Zero measurement: the starting point for reducing our carbon footprint
By 2050 the global population will have grown to 9.8 billion people. Producing enough safe, healthy, and affordable food for this growing population will lead to a 56 percent increase in the global demand for food and an increase of nearly 70 percent for animal-based foods.
At the same time climate change is becoming one of the biggest issues associated with livestock production. The livestock production chains that we are a part of are responsible for 14,5 percent of the global emissions of greenhouse gases (GHG). Ruminants account for 80 percent of the total GHG emissions associated with livestock production. The Carbon Footprint (CFP) of a product depicts the number of CO2-equivalents that are emitted per kg of product produced (meat, fish, dairy and eggs), considering all stages of production, based on a Life Cycle Analysis (LCA).
Reduction of CO2-equivalents
Pressure to reduce the emission of GHG and the CFP of livestock production is rising. Fuelled by the Paris Agreement, a legally binding international treaty on climate change, most countries have adopted the goal to limit global warming to well below 2, preferably to 1.5 degrees Celsius. To achieve this long-term temperature goal, countries aim to reach global peaking of greenhouse gas emissions as soon as possible to achieve a climate neutral world by mid-century. To reach the ambitions laid down in the Paris Agreement many countries are working on policies that aim to lower the amount of GHG emitted by different economic sectors – the most popular method to achieve this goal seems to be the reduction of CO2-equivalents.
Reducing our CFP
Given the fact that the production of livestock is responsible for a significant part of global GHG emissions we expect that our supply chain partners, governments and NGO’s will ask us to decrease the footprint of our products – by changing some of the raw materials we use, source locally where possible, increase the use of by products and make our production and logistical process more efficient where possible – and introduce technical solutions – in the form of additives – that further reduce the emission of GHG on the farm when they become available. We believe that it is important to be able to meet the demands of our supply chain partners when it comes to reducing our CFP.
Carbon Footprint ambition De Heus
The animal nutrition department has started a project that aims to enable us to optimize on and deliver CFP values (farm gate level) for our feeds for all business units in all species, considering the origin of the raw materials that we use and possibly develop a model per species to quantify the effect of different factors on the CFP per kg of end product (milk, meat, eggs, fish), that could be used to advise our customers on the steps they can take on their farm to further reduce the CFP of their products. “We strive to make this information available to our customers. This information can be of interest to our livestock farmers for their business operations, but it is also interesting for us to gain insight into the steps we can take to reduce our emissions”, says Karst Mulder, project manager CO2 ambition.

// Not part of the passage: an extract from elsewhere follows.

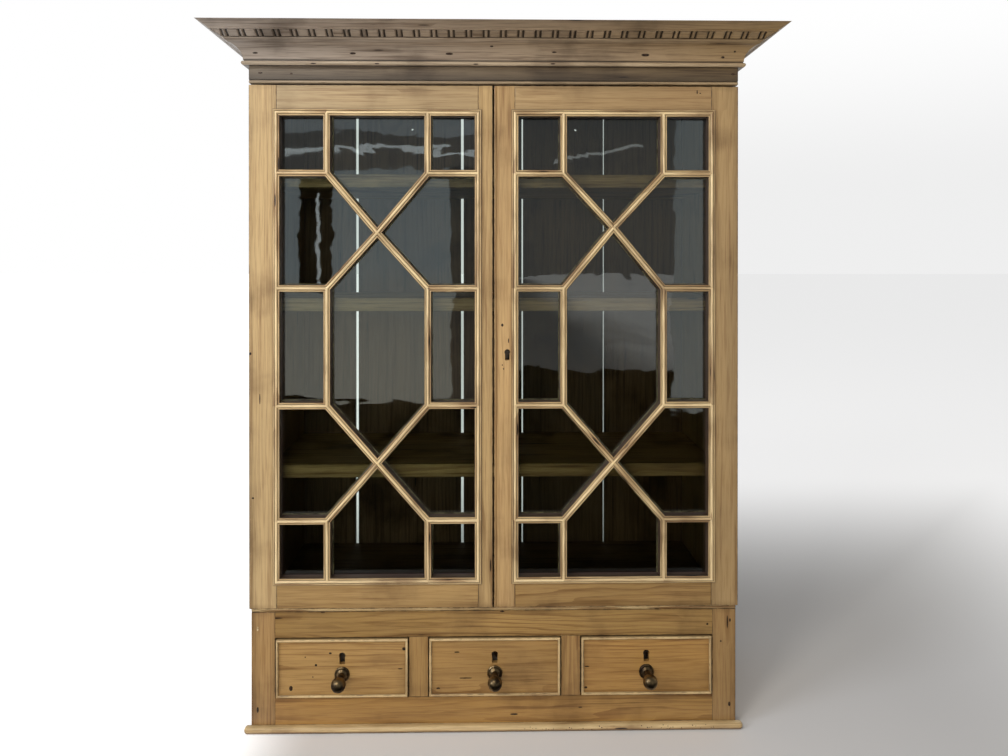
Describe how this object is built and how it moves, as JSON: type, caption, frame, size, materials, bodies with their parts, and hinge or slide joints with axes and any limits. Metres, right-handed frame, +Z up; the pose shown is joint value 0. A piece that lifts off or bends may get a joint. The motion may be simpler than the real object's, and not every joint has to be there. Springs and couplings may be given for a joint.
{
  "type": "glazed wall cupboard",
  "caption": "Pine wall cupboard with astragal-glazed doors on lay-on hinges over a row of small cock-beaded drawers, with a dentil cornice and open shelves inside.",
  "frame": {"origin": "middle of the whole cupboard's footprint, at the height of its foot", "axes": "+Z up, -Y out of the front (doors and drawers), +Y to the wall, +X to the right seen from the front"},
  "size_m": [0.904, 0.345, 1.12],
  "materials": {
    "waxed_pine": "old waxed pine, soft sheen",
    "cornice_pine": "old waxed pine, greyed and darker",
    "inside_pine": "unpolished dark pine",
    "old_glass": "thin old drawn glass, slightly wavy",
    "putty": "hard old putty",
    "aged_brass": "patinated brass",
    "lock_steel": "dull iron plate",
    "hinge_iron": "dark cast butts"
  },
  "bodies": {
    "carcass": {"side_left": "waxed_pine", "side_right": "waxed_pine", "top_board": "inside_pine", "compartment_floor": "inside_pine", "drawer_floor": "inside_pine", "shelf_top": "inside_pine", "shelf_middle": "inside_pine", "shelf_lower": "inside_pine", "back_boards": "inside_pine", "face_stile_left": "waxed_pine", "face_stile_right": "waxed_pine", "upper_rail": "waxed_pine", "lower_rail": "waxed_pine", "muntin_left": "waxed_pine", "muntin_right": "waxed_pine", "drawer_guides": "inside_pine", "drawer_kickers": "inside_pine", "frieze": "cornice_pine", "cornice": "cornice_pine", "dentils": "cornice_pine", "base_moulding": "waxed_pine", "glue_blocks": "inside_pine", "hinge_leaves": "hinge_iron"},
    "left_door": {"left_door_outer_stile": "waxed_pine", "left_door_meeting_stile": "waxed_pine", "left_door_top_rail": "waxed_pine", "left_door_bottom_rail": "waxed_pine", "left_door_astragals": "waxed_pine", "left_door_panes": "old_glass", "left_door_putty": "putty", "left_door_hinge_leaves": "hinge_iron", "left_door_bolt_plate": "aged_brass"},
    "right_door": {"right_door_outer_stile": "waxed_pine", "right_door_meeting_stile": "waxed_pine", "right_door_top_rail": "waxed_pine", "right_door_bottom_rail": "waxed_pine", "right_door_astragals": "waxed_pine", "right_door_panes": "old_glass", "right_door_putty": "putty", "right_door_hinge_leaves": "hinge_iron", "door_lock_case": "lock_steel"},
    "door_lock_bolt": {"door_lock_bolt": "lock_steel"},
    "left_door_bolt": {"left_door_bolt": "aged_brass"},
    "drawer_left": {"drawer_left_front": "waxed_pine", "drawer_left_box": "inside_pine", "drawer_left_knob": "aged_brass", "drawer_left_lock": "lock_steel"},
    "drawer_left_bolt": {"drawer_left_bolt": "lock_steel"},
    "drawer_centre": {"drawer_centre_front": "waxed_pine", "drawer_centre_box": "inside_pine", "drawer_centre_knob": "aged_brass", "drawer_centre_lock": "lock_steel"},
    "drawer_centre_bolt": {"drawer_centre_bolt": "lock_steel"},
    "drawer_right": {"drawer_right_front": "waxed_pine", "drawer_right_box": "inside_pine", "drawer_right_knob": "aged_brass", "drawer_right_lock": "lock_steel"},
    "drawer_right_bolt": {"drawer_right_bolt": "lock_steel"}
  },
  "joints": [
    {"name": "left_door_hinge", "type": "hinge", "parent": "carcass", "child": "left_door", "pos_m": [-0.3946, -0.085, 0.6175], "axis": [0, 0, -1], "range_deg": [0, 170]},
    {"name": "right_door_hinge", "type": "hinge", "parent": "carcass", "child": "right_door", "pos_m": [0.3946, -0.085, 0.6175], "axis": [0, 0, 1], "range_deg": [0, 170]},
    {"name": "door_lock_slide", "type": "slide", "parent": "right_door", "child": "door_lock_bolt", "axis": [-1, 0, 0], "range_m": [0, 0.008]},
    {"name": "left_door_bolt_slide", "type": "slide", "parent": "left_door", "child": "left_door_bolt", "axis": [0, 0, 1], "range_m": [0, 0.01]},
    {"name": "drawer_left_slide", "type": "slide", "parent": "carcass", "child": "drawer_left", "axis": [0, -1, 0], "range_m": [0, 0.18]},
    {"name": "drawer_centre_slide", "type": "slide", "parent": "carcass", "child": "drawer_centre", "axis": [0, -1, 0], "range_m": [0, 0.18]},
    {"name": "drawer_right_slide", "type": "slide", "parent": "carcass", "child": "drawer_right", "axis": [0, -1, 0], "range_m": [0, 0.18]},
    {"name": "drawer_left_bolt_slide", "type": "slide", "parent": "drawer_left", "child": "drawer_left_bolt", "axis": [0, 0, 1], "range_m": [0, 0.008]},
    {"name": "drawer_centre_bolt_slide", "type": "slide", "parent": "drawer_centre", "child": "drawer_centre_bolt", "axis": [0, 0, 1], "range_m": [0, 0.008]},
    {"name": "drawer_right_bolt_slide", "type": "slide", "parent": "drawer_right", "child": "drawer_right_bolt", "axis": [0, 0, 1], "range_m": [0, 0.008]}
  ]
}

Mulder: “We defined CFP as one of the Global Green Goals within De Heus: ‘In 2022 De Heus Animal Nutrition will be able to calculate, formulate and set goals for the CO2 footprint of its products, carrying out a group wide CO2 zero measurement in 2023 and being equipped to provide customers tailored on the farm advice to reduce their own CO2 footprint. The zero measurement will give us the information we need to define a concrete ambition for lower emissions’.”
Joining forces worldwide
“In the Netherlands we have data already available, since we need it for our dairy Planet Proof customers. The data can be used for poultry and swine as well. The values are based on a market mix for the entire compound feed sector in NL (Nevedi). In future we use our own data. Based on this pilot we will improve our working procedure and our IT systems and then proceed with other countries. We are not there yet, but powering progress is on its way. We experience a great advantage because we are active worldwide. This gives us the opportunity to join forces. To create and implement steps towards more sustainable business operations,” concludes Mulder.